The original audience of 1 Samuel would’ve been strengthened by this chapter. They would’ve been reminded that even in the wilderness God can spread a table of delights for His people. And they would’ve learned anew the difference in character between God’s people and the lost pagans surrounding them in Saul’s actions. Even though you and I are far removed from these events these things can strengthen us as well. Even in this present evil age, we too can feast on God’s table full of rich delights, spread for us in this wilderness that is growing more and more hostile to Christians with each election. So how does the Church survive in the world, how does the Church grow in the world? More so, how does the Church have an impact for the Glory of God on this world?

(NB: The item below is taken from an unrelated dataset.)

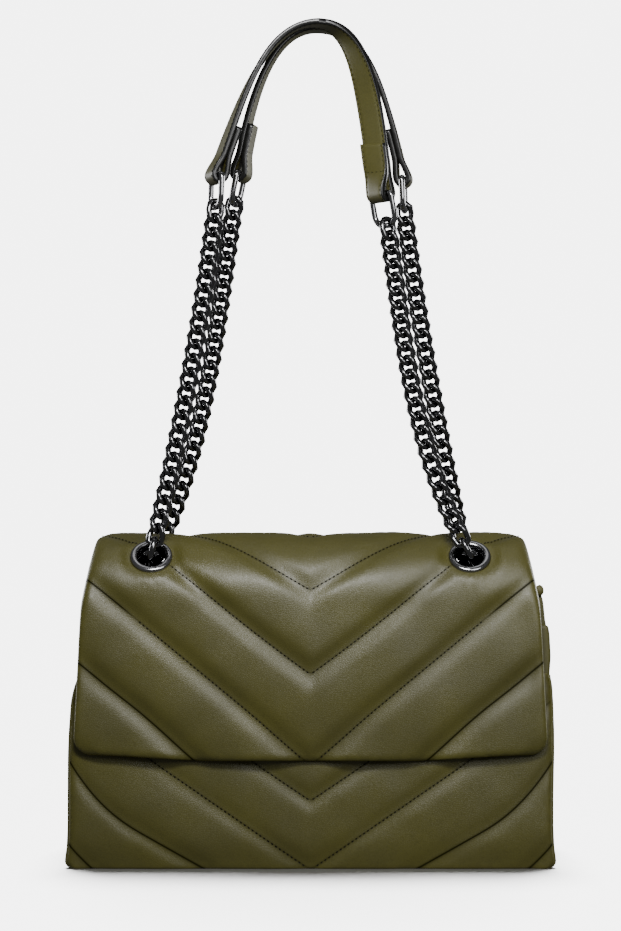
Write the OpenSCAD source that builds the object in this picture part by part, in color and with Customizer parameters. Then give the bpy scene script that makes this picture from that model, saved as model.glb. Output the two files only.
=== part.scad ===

By continuing to proclaim the twofold truth of the Gospel – the problem is always sin, and the answer is always Jesus (faith in Him, and rest in His rule).

Does anyone remember an event in the gospels that is similar to the slaughter of Nob? Just as God preserved Moses when Pharaoh had all the male Hebrew babies cast into the Nile river, just as God preserved Abiathar when Saul had Doeg destroy the city of Nob, so too, it was God who preserved toddler Jesus when Herod had all the boys under 2 years old killed in Bethlehem. But eventually the day would come when little Jesus would grow up, and be delivered over to the chief priests and Pilate to be crucified. God would not preserve His Son at that moment, but allowed Him to die, so that we could enjoy being preserved by God through faith in His Son. All Christians now enjoy a table spread in the wilderness given to us by, for, and through the redeeming work of Jesus Christ.